Based on what I see, you have created 2 huge memory leaks. There are two (2) things in this that concern me:

1.) You're pushing onto the vector, but you're not erasing from the vector. This means that your vector will be continuously growing, until it's out of control. I'm not sure this is "technically" a memory leak, but it definitely is wasted resources. As I understand it, push_back() places an object in the first available slot in the vector. If the current capacity is not sufficient, it automatically re-allocates a new (larger) memory block and copies the vector into that new block then appends the new data. This requires special constructor and destructor considerations that I am not yet familiar with.

2.) It sounds like you plan to continue accessing the user object(s) after they leave a board/game. After you NULL the pointer(s), how do you plan to continue to access the user object that was pointed to by that pointer? If you NULL the pointer, you lose access to your object unless you have another copy of the pointer stored elsewhere. A NULL pointer is still a valid pointer, it just doesn't point to anything. As a result, you have several vector elements that point to nothing and you have orphaned objects (users).
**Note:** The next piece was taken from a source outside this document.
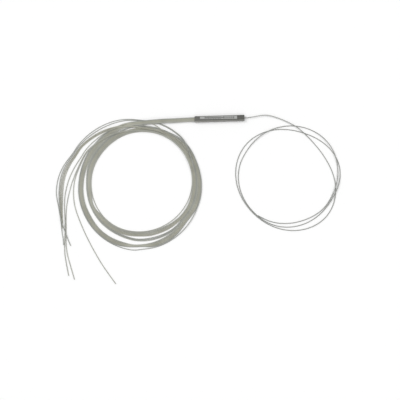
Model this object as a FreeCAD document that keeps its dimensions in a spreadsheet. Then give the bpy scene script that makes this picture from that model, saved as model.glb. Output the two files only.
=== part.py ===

I'm a little unsure about what would be a good approach to correcting this. I think that would depend on your intent with the software. Is there a reason each individual board would have more than 2 users?

If not, I would suggest that you create a 2-element vector of User pointers then use assignments rather than the push_back() method. This will give you more control over your system resources and the calling of constructors and destructors. This would also allow you to check a game for players and determine if it is full or not.